-------- Available data --------

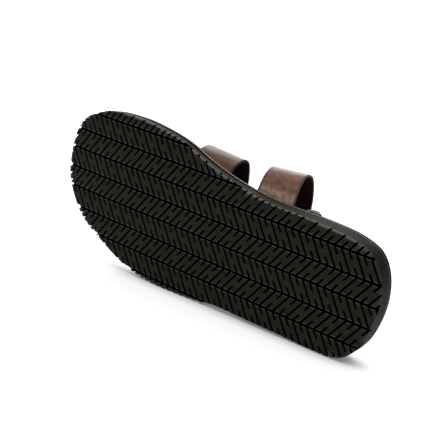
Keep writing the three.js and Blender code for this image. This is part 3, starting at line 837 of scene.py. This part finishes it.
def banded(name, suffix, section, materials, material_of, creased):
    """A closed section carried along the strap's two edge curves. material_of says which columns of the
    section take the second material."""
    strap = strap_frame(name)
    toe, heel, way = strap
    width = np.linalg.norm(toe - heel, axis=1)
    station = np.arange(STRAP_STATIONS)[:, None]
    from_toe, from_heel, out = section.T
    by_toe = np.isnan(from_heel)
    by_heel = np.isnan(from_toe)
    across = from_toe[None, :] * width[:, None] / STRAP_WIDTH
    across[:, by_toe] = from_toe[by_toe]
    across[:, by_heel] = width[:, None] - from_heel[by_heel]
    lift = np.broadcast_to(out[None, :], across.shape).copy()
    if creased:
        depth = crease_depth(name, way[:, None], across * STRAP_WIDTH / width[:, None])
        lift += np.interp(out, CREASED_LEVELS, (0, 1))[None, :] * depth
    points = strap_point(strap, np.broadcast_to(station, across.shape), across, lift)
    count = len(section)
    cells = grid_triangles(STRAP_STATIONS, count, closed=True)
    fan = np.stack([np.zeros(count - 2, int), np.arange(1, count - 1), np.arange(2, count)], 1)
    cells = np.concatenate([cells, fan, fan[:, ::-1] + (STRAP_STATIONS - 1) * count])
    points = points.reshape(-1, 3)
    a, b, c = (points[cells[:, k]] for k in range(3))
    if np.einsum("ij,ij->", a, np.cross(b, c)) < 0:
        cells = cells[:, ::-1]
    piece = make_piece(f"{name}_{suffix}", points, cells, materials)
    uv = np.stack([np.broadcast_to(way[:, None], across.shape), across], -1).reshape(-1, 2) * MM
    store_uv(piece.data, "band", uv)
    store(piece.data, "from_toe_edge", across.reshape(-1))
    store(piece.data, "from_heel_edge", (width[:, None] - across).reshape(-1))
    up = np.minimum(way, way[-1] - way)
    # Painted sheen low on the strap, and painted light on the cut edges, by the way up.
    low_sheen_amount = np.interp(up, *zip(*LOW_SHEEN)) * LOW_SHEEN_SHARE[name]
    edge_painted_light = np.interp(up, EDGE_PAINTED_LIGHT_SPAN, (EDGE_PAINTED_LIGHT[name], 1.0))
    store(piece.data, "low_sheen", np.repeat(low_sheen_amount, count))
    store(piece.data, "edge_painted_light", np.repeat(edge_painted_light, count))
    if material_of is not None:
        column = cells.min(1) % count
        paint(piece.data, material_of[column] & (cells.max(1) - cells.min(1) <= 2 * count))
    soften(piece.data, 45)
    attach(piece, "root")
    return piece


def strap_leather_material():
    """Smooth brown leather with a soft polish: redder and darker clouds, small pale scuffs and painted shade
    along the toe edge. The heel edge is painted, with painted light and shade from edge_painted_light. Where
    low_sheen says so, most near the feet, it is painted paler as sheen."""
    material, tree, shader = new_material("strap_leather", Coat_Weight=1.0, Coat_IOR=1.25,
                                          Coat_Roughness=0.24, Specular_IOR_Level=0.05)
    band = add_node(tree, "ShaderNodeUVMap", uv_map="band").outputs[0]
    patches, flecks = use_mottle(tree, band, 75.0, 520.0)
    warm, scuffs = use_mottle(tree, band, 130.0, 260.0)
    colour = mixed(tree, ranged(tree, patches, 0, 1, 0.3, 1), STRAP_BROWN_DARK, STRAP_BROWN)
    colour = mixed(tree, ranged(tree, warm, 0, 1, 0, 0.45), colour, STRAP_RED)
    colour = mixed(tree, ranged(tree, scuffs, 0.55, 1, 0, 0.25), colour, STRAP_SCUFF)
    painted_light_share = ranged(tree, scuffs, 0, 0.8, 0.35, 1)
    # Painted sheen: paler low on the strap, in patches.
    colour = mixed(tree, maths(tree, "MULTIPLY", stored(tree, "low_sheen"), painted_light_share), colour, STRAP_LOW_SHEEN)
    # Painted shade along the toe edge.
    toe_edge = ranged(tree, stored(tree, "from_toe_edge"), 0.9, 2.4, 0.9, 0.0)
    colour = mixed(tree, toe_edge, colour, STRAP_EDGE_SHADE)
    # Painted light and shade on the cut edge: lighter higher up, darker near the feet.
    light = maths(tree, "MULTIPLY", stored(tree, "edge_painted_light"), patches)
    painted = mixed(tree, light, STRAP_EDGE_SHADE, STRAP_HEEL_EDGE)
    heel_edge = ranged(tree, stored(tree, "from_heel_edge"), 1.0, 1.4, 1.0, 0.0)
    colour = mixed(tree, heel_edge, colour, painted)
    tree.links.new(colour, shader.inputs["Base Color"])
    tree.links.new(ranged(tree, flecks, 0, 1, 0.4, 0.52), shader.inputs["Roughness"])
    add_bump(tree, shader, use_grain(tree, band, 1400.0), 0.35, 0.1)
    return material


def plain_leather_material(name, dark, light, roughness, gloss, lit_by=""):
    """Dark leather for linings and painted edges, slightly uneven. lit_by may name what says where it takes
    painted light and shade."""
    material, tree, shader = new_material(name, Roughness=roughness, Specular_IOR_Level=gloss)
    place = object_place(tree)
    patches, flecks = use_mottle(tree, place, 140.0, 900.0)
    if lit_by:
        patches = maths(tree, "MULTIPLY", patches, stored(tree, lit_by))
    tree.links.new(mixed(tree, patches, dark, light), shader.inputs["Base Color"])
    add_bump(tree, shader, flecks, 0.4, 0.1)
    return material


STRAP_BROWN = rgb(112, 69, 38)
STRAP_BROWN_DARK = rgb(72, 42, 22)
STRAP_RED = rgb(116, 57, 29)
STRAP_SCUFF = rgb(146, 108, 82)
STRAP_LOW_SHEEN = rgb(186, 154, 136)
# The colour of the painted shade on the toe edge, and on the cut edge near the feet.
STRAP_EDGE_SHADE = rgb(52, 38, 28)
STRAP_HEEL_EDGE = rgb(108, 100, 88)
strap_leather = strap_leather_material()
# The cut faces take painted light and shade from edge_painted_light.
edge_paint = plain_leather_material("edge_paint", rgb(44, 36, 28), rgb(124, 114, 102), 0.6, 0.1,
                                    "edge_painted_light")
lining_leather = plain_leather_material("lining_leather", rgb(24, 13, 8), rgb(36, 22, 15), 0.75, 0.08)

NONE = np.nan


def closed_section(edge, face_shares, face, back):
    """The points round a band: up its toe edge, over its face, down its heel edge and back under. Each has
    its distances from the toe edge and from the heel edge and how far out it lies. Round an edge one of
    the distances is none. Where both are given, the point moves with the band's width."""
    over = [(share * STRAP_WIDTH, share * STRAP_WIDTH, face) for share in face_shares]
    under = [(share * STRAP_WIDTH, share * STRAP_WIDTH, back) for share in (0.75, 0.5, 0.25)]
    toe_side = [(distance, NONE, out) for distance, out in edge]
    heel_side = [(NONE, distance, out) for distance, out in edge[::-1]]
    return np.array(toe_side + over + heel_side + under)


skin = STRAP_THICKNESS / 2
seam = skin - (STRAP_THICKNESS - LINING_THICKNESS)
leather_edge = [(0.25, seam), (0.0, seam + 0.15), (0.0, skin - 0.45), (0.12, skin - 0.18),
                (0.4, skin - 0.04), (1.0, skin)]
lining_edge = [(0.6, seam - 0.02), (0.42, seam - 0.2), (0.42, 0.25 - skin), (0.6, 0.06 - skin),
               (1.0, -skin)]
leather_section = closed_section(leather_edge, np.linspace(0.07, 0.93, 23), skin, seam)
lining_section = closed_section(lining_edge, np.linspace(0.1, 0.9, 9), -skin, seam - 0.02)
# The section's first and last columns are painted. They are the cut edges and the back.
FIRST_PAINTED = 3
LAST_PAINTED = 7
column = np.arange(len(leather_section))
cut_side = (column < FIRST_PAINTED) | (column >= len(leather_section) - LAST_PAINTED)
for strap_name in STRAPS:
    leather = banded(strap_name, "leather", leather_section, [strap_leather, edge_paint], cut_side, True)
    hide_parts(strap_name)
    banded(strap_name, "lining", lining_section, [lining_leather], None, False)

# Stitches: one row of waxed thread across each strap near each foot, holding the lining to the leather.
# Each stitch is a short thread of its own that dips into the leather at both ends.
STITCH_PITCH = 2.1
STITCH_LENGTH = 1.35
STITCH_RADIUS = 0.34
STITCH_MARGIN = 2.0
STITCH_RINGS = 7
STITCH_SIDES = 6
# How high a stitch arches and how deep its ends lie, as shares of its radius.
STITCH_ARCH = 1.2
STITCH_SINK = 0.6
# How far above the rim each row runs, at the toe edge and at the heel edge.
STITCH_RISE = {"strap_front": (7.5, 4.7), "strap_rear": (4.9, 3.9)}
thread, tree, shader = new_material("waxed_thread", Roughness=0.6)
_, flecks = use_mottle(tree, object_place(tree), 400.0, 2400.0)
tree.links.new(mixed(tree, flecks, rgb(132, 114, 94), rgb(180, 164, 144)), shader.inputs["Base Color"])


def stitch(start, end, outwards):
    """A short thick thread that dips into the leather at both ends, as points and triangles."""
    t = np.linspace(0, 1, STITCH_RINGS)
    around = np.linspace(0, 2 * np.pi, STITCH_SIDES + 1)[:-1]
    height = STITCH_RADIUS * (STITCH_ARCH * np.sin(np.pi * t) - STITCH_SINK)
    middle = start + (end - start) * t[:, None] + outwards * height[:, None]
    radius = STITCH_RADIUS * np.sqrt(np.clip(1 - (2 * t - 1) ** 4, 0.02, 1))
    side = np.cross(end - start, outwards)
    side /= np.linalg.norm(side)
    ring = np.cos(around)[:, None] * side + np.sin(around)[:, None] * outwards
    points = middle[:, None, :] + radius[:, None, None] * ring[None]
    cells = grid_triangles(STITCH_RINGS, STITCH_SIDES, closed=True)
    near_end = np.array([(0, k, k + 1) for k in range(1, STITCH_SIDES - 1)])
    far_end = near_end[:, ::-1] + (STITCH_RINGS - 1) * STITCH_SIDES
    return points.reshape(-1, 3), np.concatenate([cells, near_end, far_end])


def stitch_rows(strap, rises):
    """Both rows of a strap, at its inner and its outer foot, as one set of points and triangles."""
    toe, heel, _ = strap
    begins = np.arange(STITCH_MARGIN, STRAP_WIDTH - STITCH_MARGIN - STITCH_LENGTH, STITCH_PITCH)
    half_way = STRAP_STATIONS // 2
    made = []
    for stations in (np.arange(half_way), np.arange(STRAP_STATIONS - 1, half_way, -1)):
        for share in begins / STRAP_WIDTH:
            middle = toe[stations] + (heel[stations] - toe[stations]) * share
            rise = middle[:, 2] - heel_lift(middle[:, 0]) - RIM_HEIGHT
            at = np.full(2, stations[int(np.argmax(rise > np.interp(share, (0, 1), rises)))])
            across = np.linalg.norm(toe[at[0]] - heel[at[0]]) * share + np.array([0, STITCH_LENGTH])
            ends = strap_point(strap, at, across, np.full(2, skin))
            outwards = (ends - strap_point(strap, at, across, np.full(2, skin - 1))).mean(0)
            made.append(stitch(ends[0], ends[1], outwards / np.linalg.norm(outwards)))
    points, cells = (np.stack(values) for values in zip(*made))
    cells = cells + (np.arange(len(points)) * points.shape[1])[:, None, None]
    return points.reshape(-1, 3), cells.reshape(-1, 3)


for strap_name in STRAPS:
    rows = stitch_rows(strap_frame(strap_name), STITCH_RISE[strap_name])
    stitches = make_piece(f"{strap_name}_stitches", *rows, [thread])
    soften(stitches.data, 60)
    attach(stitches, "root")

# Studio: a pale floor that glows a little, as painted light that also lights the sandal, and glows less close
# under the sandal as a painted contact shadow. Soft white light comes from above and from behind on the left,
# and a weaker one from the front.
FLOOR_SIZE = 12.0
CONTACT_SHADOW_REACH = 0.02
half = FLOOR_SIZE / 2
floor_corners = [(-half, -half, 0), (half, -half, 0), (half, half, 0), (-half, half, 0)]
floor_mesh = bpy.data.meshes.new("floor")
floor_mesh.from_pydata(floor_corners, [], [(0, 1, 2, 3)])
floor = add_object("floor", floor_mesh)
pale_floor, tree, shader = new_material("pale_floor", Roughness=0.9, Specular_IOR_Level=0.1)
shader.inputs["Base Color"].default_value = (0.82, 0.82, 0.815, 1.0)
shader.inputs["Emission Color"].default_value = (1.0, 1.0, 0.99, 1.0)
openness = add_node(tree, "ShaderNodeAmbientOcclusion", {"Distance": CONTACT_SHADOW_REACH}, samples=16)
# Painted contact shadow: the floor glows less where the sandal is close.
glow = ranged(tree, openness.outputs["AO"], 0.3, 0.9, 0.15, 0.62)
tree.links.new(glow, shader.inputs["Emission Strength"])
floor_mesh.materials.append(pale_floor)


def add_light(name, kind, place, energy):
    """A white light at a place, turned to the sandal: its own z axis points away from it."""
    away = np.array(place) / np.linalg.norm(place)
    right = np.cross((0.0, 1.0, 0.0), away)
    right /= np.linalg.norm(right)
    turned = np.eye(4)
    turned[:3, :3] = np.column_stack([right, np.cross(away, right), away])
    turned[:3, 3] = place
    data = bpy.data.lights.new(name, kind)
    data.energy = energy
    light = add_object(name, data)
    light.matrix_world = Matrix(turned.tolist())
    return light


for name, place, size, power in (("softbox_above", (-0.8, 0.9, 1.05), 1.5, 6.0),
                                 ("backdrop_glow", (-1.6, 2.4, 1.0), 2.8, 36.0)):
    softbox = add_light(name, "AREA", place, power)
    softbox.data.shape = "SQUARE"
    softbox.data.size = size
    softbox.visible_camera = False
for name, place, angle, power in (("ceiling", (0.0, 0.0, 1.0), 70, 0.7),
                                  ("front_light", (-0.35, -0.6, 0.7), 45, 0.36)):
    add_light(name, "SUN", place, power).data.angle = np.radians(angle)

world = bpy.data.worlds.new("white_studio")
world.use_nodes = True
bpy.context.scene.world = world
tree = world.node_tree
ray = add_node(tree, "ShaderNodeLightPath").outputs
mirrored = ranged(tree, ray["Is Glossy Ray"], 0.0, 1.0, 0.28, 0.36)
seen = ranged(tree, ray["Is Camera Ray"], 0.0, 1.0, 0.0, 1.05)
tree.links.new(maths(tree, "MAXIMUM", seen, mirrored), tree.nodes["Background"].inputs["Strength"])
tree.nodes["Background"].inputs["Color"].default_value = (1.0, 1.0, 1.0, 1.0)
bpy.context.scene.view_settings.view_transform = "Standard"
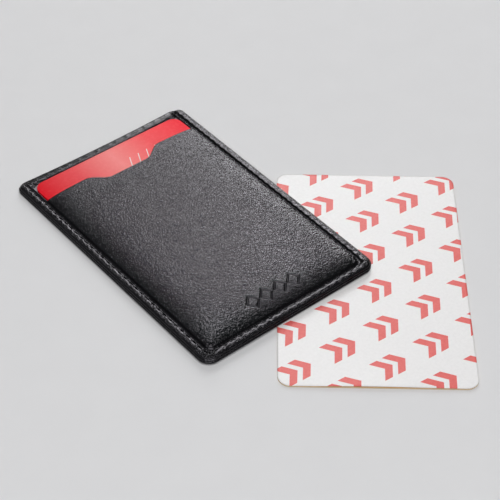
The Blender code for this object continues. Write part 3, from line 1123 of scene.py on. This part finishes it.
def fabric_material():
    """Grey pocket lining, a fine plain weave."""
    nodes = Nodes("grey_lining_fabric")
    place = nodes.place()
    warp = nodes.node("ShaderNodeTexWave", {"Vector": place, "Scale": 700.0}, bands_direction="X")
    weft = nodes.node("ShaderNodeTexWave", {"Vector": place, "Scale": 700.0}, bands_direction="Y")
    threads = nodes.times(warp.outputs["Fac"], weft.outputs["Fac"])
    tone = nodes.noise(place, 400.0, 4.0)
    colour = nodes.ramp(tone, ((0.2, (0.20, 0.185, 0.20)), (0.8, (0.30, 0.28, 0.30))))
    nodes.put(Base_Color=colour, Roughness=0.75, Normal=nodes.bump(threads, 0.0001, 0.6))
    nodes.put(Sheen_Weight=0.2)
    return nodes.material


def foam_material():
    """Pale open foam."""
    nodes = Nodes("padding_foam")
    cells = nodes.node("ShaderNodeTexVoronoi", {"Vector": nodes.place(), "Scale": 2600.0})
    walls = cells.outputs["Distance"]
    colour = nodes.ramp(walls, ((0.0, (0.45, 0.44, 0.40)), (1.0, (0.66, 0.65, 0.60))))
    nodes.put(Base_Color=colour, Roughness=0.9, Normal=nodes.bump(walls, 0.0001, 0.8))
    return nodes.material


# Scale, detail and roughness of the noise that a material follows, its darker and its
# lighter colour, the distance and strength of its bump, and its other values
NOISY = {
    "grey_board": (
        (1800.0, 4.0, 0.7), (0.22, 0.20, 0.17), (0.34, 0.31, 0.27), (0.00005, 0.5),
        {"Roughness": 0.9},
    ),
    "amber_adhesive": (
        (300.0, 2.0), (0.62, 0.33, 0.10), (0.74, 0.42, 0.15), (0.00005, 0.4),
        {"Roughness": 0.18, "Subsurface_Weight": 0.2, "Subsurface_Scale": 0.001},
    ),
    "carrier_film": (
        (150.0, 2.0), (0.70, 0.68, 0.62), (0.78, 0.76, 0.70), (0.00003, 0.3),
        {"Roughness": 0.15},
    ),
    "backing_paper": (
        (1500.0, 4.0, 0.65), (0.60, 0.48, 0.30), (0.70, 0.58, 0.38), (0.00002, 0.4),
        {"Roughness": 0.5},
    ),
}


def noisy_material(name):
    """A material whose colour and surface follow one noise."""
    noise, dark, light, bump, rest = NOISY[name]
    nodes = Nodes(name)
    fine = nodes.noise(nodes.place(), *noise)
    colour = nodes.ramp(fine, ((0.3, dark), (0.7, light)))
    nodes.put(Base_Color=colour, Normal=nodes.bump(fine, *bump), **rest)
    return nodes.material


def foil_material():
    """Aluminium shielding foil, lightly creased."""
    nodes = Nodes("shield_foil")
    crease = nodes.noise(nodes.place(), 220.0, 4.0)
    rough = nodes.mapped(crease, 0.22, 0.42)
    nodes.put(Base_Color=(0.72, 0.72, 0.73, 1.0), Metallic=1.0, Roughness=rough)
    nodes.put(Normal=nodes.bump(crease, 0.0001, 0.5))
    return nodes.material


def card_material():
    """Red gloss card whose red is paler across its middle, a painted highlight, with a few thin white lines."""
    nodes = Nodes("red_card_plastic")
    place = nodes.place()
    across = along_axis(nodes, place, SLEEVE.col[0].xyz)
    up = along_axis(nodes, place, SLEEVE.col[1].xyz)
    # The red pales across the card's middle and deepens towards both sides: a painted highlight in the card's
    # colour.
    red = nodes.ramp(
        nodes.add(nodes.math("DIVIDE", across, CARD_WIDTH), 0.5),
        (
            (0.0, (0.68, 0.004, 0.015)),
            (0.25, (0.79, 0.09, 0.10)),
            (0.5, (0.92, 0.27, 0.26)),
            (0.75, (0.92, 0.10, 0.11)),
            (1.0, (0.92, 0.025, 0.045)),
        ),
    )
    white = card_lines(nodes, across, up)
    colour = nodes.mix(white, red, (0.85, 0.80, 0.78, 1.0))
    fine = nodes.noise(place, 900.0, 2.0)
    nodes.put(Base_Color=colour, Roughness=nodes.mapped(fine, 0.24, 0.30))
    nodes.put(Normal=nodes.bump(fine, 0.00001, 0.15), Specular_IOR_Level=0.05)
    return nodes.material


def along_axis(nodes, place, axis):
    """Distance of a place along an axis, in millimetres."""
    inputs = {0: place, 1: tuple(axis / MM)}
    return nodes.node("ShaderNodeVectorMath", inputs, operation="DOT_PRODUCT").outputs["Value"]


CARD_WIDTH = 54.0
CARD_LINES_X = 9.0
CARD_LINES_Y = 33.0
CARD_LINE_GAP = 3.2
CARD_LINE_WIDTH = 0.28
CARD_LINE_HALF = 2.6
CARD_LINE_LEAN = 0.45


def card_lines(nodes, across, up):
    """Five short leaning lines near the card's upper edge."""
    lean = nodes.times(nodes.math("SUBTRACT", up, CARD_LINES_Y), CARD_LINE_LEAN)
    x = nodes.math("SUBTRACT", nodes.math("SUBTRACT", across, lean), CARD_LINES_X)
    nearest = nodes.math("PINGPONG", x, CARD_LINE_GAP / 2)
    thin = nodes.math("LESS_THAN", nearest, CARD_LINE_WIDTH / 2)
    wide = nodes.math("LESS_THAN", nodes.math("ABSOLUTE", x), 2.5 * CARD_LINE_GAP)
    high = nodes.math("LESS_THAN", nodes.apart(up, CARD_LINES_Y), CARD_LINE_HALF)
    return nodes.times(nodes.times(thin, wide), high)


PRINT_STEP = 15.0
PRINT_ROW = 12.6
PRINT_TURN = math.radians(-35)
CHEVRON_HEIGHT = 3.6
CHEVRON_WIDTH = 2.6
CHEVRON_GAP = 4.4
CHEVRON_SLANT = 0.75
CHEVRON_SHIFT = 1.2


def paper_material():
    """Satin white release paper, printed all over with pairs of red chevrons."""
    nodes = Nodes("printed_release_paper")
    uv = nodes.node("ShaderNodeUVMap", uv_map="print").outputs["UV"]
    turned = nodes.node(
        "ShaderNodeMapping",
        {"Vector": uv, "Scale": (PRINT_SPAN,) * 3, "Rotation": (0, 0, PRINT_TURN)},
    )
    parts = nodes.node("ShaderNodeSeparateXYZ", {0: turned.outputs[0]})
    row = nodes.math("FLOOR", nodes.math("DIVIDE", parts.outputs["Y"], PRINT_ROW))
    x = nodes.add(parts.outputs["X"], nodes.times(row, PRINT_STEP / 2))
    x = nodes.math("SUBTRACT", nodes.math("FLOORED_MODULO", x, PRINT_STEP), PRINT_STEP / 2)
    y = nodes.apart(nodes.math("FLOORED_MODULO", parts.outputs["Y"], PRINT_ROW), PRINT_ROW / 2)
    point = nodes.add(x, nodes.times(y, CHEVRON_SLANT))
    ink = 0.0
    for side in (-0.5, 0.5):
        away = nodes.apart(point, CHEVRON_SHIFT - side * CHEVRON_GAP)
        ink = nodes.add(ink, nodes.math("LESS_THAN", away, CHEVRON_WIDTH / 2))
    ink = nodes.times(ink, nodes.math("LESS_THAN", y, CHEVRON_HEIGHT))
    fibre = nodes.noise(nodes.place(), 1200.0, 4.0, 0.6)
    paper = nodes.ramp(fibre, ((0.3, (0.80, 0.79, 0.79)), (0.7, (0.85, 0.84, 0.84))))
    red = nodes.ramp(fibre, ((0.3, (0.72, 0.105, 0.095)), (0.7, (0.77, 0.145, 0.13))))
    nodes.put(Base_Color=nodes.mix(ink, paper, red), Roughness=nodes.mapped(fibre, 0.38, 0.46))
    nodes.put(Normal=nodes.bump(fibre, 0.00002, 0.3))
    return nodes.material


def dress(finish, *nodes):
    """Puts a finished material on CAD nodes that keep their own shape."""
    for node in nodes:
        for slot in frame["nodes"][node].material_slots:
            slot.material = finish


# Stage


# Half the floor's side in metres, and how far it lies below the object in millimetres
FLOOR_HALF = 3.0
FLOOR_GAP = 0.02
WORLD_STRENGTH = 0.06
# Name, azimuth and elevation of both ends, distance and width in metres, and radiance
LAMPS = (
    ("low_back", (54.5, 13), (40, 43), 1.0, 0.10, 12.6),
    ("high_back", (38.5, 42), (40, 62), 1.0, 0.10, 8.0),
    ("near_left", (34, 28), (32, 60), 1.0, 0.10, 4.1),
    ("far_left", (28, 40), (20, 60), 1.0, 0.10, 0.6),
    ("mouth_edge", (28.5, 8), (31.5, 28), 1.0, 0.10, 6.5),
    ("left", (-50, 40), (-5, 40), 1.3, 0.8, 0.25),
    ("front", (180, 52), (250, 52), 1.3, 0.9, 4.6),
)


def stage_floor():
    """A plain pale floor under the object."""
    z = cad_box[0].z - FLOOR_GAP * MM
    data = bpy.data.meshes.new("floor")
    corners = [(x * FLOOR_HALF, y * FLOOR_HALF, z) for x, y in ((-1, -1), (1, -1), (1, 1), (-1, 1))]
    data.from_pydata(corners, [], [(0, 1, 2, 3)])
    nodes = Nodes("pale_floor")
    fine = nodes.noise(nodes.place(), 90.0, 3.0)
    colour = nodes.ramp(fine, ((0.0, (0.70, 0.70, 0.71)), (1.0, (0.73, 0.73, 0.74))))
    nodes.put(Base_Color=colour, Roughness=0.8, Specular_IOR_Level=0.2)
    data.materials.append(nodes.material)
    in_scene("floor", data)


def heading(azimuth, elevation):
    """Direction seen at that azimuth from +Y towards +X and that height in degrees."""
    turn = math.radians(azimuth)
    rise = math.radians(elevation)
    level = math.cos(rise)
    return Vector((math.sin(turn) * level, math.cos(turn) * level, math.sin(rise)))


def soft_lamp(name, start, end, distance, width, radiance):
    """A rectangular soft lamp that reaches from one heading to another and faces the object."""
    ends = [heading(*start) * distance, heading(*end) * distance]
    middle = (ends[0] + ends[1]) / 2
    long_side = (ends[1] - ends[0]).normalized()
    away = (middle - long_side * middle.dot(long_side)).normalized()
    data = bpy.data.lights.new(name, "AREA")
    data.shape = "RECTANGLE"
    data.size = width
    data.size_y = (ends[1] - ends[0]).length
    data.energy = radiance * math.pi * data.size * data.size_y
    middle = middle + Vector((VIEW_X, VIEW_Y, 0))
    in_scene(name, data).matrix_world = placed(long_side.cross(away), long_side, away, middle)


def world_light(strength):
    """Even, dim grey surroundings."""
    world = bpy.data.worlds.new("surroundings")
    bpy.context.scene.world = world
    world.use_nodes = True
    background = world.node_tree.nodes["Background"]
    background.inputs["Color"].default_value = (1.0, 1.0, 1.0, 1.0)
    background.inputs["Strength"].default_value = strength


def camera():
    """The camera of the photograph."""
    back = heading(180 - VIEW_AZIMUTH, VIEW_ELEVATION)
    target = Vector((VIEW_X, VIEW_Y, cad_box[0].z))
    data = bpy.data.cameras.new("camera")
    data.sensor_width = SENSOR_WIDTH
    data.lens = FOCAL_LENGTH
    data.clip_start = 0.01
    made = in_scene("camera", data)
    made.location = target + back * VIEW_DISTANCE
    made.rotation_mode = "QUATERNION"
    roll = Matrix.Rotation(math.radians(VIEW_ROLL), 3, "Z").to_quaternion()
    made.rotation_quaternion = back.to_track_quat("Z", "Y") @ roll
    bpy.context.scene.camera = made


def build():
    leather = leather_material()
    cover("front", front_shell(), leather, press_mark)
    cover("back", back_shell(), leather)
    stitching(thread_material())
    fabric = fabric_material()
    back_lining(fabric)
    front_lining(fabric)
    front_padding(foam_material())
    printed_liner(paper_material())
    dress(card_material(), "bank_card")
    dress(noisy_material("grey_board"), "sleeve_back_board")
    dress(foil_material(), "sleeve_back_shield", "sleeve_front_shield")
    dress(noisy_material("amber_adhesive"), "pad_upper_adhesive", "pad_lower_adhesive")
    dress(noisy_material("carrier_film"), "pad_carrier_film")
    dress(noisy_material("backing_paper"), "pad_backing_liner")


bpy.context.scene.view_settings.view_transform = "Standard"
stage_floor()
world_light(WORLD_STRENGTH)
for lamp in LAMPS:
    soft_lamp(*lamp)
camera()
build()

--------

#### Given task:
Pick out lines containing the word "finishes", each one as written.

#### Solution:
Keep writing the three.js and Blender code for this image. This is part 3, starting at line 837 of scene.py. This part finishes it.
The Blender code for this object continues. Write part 3, from line 1123 of scene.py on. This part finishes it.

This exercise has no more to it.